Catherine Lion touche, à partir d’avril, 14 900 euros brut mensuels sur un poste de conseillère à temps partiel – pour 14 800 euros de salaire lorsqu’elle était directrice générale à temps plein. Autrement dit, pour trois jours de travail par semaine, l’équivalent de ce que touche en moyenne un exploitant agricole sur une année entière… (...)

Catherine Lion n’est jamais partie. Elle est toujours salariée à temps partiel du syndicat, pour une rémunération de 7 100 euros brut mensuels, et elle cumule cet emploi avec sa pension de retraite – ce qui est autorisé par la loi. La retraite de l’ex-DG de la FNSEA s’élevant, d’après la direction du syndicat, à environ 37 % de son ancien salaire, Catherine Lion touche, à l’heure où nous écrivons ces lignes, un total retraite + salaire de plus de 12 500 euros par mois.

Pour calculer le montant de sa pension, Catherine Lion a par ailleurs bénéficié, là aussi, des ressources de la FNSEA. C’est le cabinet « France Retraite », facturé 4 200 euros à l’organisme syndical, qui a missionné un gestionnaire de retraite pour traiter son dossier. (...)

Le cumul des mandats et des rémunérations n’est pas propre à l’ancienne directrice générale. Au sein du syndicat majoritaire, plusieurs cadres dirigeants et élus de premier plan y ont recours, multipliant de ce fait leurs sources de revenus. (...)
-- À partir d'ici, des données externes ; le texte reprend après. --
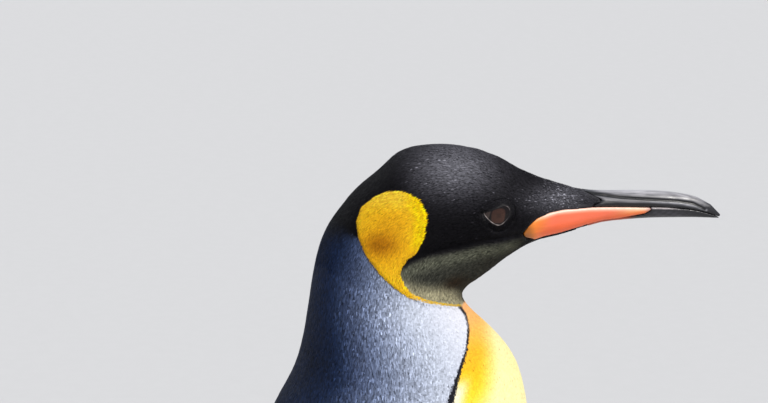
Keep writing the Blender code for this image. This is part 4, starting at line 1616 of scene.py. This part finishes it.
class PENGUIN_OT_patch_feathers(bpy.types.Operator):
    """Lays the fine, slightly raised feathers of the golden patches"""

    bl_idname = "penguin.patch_feathers"
    bl_label = "Patch feathers"

    def execute(self, context):
        s = settings()
        rng = np.random.default_rng(s.seed + 1)
        near = patch_distance(read_vectors(coat_ground().vertices, "co")) > -5
        roots, outward, depth = scatter(s.patch.spacing, owner_is("head", "neck") & near, s.seed + 1)
        inside = patch_distance(roots + outward * MARK_HEIGHT)
        roots, outward, depth, inside = kept(inside > 0, roots, outward, depth, inside)

        def gold(points, outward):
            _, forward, drop = measures(points)
            return patch_colours(forward, drop, inside), np.full(len(points), PATCH_SPECKLE)

        _, forward, drop = measures(roots)
        on_line = on_throat_line(forward, drop)[:, None]
        lie = lie_of_coat(roots) * (1 - on_line) + np.array(ALONG_THROAT_LINE) * on_line
        feathers = lay_feathers(roots, outward, depth, s.patch, rng, gold, lie)
        feathers["rise"] += PATCH_RISE * smoothstep(0, 4, inside)
        feathers["length"] *= 0.35 + 0.65 * smoothstep(0, 5, inside)
        material = feather_material("patch_feathers", (0.6, 0.8), 0.15)
        add_both_sides(feathers, material, ("patch", "orange_plate", True))
        return {"FINISHED"}


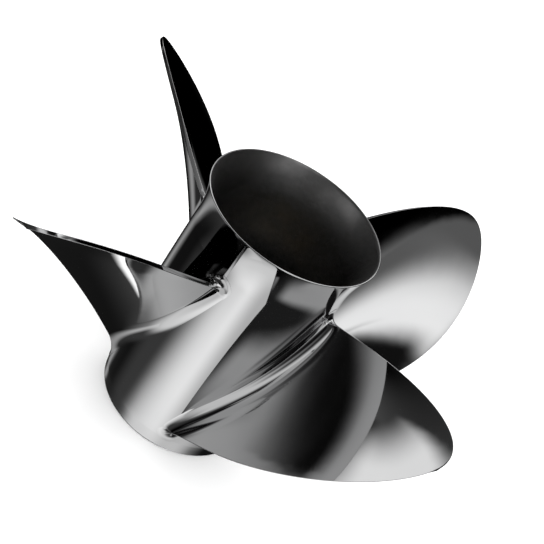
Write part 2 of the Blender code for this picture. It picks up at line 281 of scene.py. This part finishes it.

Dans un communiqué de presse diffusé quelques heures après la mise en ligne de notre article, la FNSEA ne dément aucune de nos informations. « La FNSEA assume pleinement les niveaux de rémunération de ses cadres dirigeants », peut-on lire dans son texte. (...)

Cette politique salariale favorable à la direction du syndicat ne ruisselle pas. À la Fédération nationale des syndicats d’exploitants agricoles, l’écart salarial va de un à sept au sein des effectifs.